The U.S. has tens of thousands of troops in South Korea and not merely to protect that country, which, like Taiwan, Japan, Southeast Asia, Australia and U.S. Pacific territories and states, is crucial to sustaining America. China’s militarism, coddled by Nixon, Reagan, Bush, Clinton, Bush and Obama, including its advancement on the South China Sea, like its ally Islamic Iran, is dangerous. This is to say nothing of China’s constant attacks on Americans’ property. To his credit, and I am among the first to critique the nation’s president, before he was elected president and before bashing him became an American cultural fixation and leftist dogma, Donald Trump’s is the first American government to stand up to China. Whatever Trump’s motives, mistakes and complete lack of principles, and whatever the ominous signs of what his presidency and its often mindless following means, Trump on China is a step in the right direction.

For the first time in America’s modern history, and this goes to the issue of America’s future and retaining or reconstructing what makes America great, the United States acts primarily in the interest of the United States with regard to China. Mine is not an endorsement of tariffs in general or in specific. I disagree with most of what Trump thinks, including his positions on Snowden, the surveillance state and health care as a right, to name a few. I’ve said so and under my own name. But I think his standing up to China, if and to the degree he does, is important, possibly crucial, and good. If progress means advancement of civilized humankind with living on earth as the standard and I think it does, Trump on China in terms of demanding certain terms and conditions for trade and military policy, is progressive.

This brings me to Trump’s detractors, the so-called ‘progressives’ running for president.

The 2020 Democrats are a band of goons, thugs and loons. Democrats want to rob Americans for slavery reparations. Nearly every Democratic Party presidential candidate seeks to ban, control or dictate property, livelihoods, medicine, exercise of speech and cars. Many endorse socialism, socialized medicine and fascism. The frontrunner says he wants to dictate the automotive industry and force Americans to drive electrical cars. One candidate seeks to impose a national collective income.

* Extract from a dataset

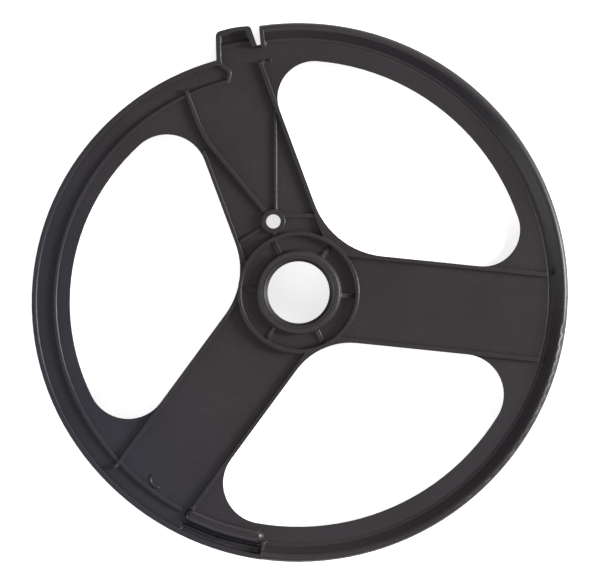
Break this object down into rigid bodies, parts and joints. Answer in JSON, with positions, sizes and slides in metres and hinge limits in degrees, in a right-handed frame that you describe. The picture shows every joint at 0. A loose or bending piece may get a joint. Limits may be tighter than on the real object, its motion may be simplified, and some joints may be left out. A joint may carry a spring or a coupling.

The same candidate plans to install gigantic mirrors in outer space to fight the sun’s rays in the name of opposing a change in earth’s climate, which Democrats believe is a kind of apocalypse caused by humanity. Every Democrat running for president seeks total government control of the medical profession. Even an otherwise reasonable candidate such as South Bend, Indiana’s mayor, Pete Buttigieg, has come out for slavery reparations.

This fact alone makes Trump’s re-election more plausible and, while I didn’t support Trump in 2016 and actively spoke out against and oppose his protectionism and other anti-capitalism, I am willing to consider voting for the ex-Democrat as against a candidate who supports socialism, opposes pure capitalism and pledges to violate my right to speech, association and life to ban my car and confiscate my property for slavery reparations, a national income and socialized medicine, college tuition and whatever other lunacy they have in mind.

The premise of the Democrats’ totalitarian environmentalism and socialism is altruism. Why would you trust one who explicitly opposes egoism to defend the United States of America? Trump is bad, terribly anti-intellectual, and it’s true that he’s an authoritarian at least in psychological terms. However vulgar, nationalistic and anti-capitalist his presidency, which is marginally better than I forecast, he’s looking better than the alternative, each of whom shares the same moral premise and economic ideal as China.

As the West watches the world’s danger zones — Venezuela, Cuba, Sudan, Yemen, Israel, Seoul, Kashmir, Kabul, Taiwan, the Sea of Japan, Straits of Hormuz and South China Sea — especially Hong Kong, which once not long ago granted refuge to an American who defied the Obama administration to challenge the status quo and cripple the surveillance state, whose citizens seek to live in liberty, I think it’s important to stand up to China. For the first time in my life, the American president (an anti-intellectual made possible by his thoroughly anti-American predecessor) does.